Homer’s Odyssey is a natural inspiration for jazz musicians with its theme of a searching journey and all kinds of hazardous atttractions along the way. For his debut as a leader on the ECM label, one of the most acclaimed and respected saxophonists of his generation, and a worthy standard bearer for modern tenor playing, keeping the Michael Brecker flame aloft, Chris Potter has assembled a fine band for his own Odyssey. [...] Not only is The Sirens a triumph from a playing point of view, but it shows how strong Potter the composer has become down the years. This is possibly his finest achievement yet, and at the same time I’m sure it’s only another few steps in a longer, even more fulfilling jazz journey for both Potter and his growing number of admirers.
Peter Bacon, The Jazz Breakfast

...ce disque, où le saxophoniste joue de toute la palette du jazz contemporain, lyrique et tellurique, plutôt platonique ou carrément épique. Unde odyssée (Homère serait derrière) aux vastes horizons, à l’image des compagnons première classe qui’il embarque (C. Taborn D. Virtelles, L. Grenadier, E. Harland).
Jacques Denis, Jazz News

Well, how brave is it to take on Homer and his Odyssey in a modern jazz interpretation? Pretty damn courageous, I’d say. [...] Potter’s saxophone, as ably supported as Ulysses by his crew, tells all these stories and more. A very serious recording but a richly beautiful one as well. And are there more of the books of the Odyssey ahead?
Brian Arsenault, The International Review Of Music

Treibende Post-Bop-Nummern wechseln zartschmelzenden lyrischen Balladen, großes Drama mit zarten Stimmungsbildern – das ECM-Debut als Leader des 42jährigen Saxophonisten Chris Potter ist so abwechslungsreich und spannend wie Homers Meisterwerk. Nachdem er den antiken Klassiker wiedergelesen hatte, schrieb Potter wie in einem Rausch innerhalb von zwei Wochen de neun Kompositionen mit Titeln wie ‚Penelope’, ‚Kalypso’, ‚Nausikaa’, ‚Wayfinder’ oder ‚the Shades’, die als Songs ohne Texte zu verstehen sind. Durch die geschickte Verschränkung zwischen komponierten und frei improvisierten Passagen bleibt den erstklassigen Musikern viel Raum, um kreative Ideen solistisch einzubringen, umwerfend ist aber, mit welcher Sensibilität sie miteinander kommunizieren.
Peter Füßl, Kultur

In setting his impressions of this great epic Greek poem to music, saxophonist Potter has come up with a collection of tunes that certainly call the listener back, not just for their strong, quickly memorable , melodic qualities but for the improvisations and group interaction they inspire in supporting musicians, Craig Taborn, Larry Grenadier, Eric Harland and David Virelles.

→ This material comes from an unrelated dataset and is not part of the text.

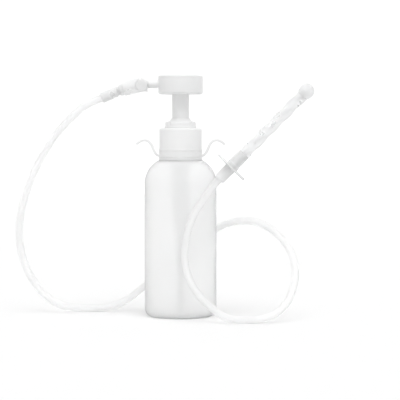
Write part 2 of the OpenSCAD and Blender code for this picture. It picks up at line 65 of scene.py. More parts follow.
# Heights and radii of the frame's own nodes, in millimetres
BOTTLE_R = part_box("bottle_wall")[1].x / MM
BASE_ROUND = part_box("bottle_wall")[0].z / MM
SHOULDER_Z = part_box("bottle_wall")[1].z / MM
LAND_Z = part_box("bottle_neck")[0].z / MM
RIM_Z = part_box("bottle_neck")[1].z / MM
RING_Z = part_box("hook_ring")[0].z / MM
CAP_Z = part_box("screw_cap")[0].z / MM
CAP_TOP_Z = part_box("screw_cap")[1].z / MM
COLLAR_TOP_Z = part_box("pump_collar")[1].z / MM
STEM_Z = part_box("stem")[0].z / MM
STEM_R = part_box("stem")[1].x / MM
HEAD_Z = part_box("head_shell")[0].z / MM
HEAD_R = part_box("head_shell")[1].x / MM
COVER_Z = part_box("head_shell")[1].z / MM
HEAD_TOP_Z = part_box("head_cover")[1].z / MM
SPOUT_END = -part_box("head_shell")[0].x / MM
SPOUT_Z = HEAD_Z + 8.6
SPOUT_R = 3.5

# Hose valve: the hub's middle, the barrel and the hose's tail
HUB_FLATS = 10.2
HUB_X = -(SPOUT_END + 0.1 + HUB_FLATS / 2)
KEY_Z = SPOUT_Z - 1.2
BARREL_L = 19.6
BARREL_DROP = 16.5
TAIL_DROP = 23


def falling(drop):
    """The way to the left that falls at an angle in degrees."""
    return Vector((-cos(radians(drop)), 0, -sin(radians(drop))))


BARREL_END = Vector((HUB_X, 0, SPOUT_Z)) + BARREL_L * falling(BARREL_DROP)
TAIL_WAY = falling(TAIL_DROP)
SLEEVE_START = 2.4
SLEEVE_END = 16

# Nozzle: places along its axis count from the middle of the disc
NOZZLE_LEAN = 44.8
DISC_AT = Vector((41.2, -35, 125.6))
NOZZLE_WAY = Vector((sin(radians(NOZZLE_LEAN)), 0, cos(radians(NOZZLE_LEAN))))
DISC_HALF = 0.8
CUFF_START = -14.2
CUFF_END = -2.8
SHAFT_START = 15.4
SHAFT_END = 81.4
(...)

Potter is in danger of replacing the late Michael Brecker as jazz’s saxophone pace-setter, and you’ll hear why as he absolutely flies over the rhythm section on the opening track, Wine Dark Sea, maintaining a sure sene of structure all the while. However, this album isn’t all about technique. Potter’s intention was to tell stories and he succeeds magnificently, particularly on the title track where his slightly Jewish-sounding bass clarinet melody gives way to a bowed bass solo before his own tenor takes up the narrative. A thoroughly involving listen.
Rob Adams, Sunday Herald

Familiarity with Homer isn't necessary to appreciate Potter's compositions. These mood poems, like the episodes that inspired them, contain an endlessly engaging lyrical narrative, and emotional poignancy that speaks to the universal soul. [...]Homer wrote: "Each man delights in the work that suits him best"—a truism that resonates throughout this inspired and inspiring music. The Sirens will go down as one of Potter's best, but this is assuredly a collective triumph.
Ian Patterson, All About Jazz

Chris Potter’s take on Homer’s epic poem eschews the the portentous in favour of the auspicious; rather then being a tale of humanity enduring the whims of disinterested gods, this is a voyage of widened horizons and enlightened perspectives. It is Potter’s first abum for ECM as a leader following a long-standing role a as a first-call sideman for the likes of label stalwart and bassist Dave Holland. This set of originals is unusual in its deployment of two keyboardists, although pitting a piano against a prepared counterpart, a celeste and a harmonium is unlikely to muddy the waters and doesn’t. Potter’s own playing, particularly on soprano and bass-clarinet, simply takes wing and flies in graceful but also mischievous melodic arcs, busily ornamented and acommodatingly spacious by turns.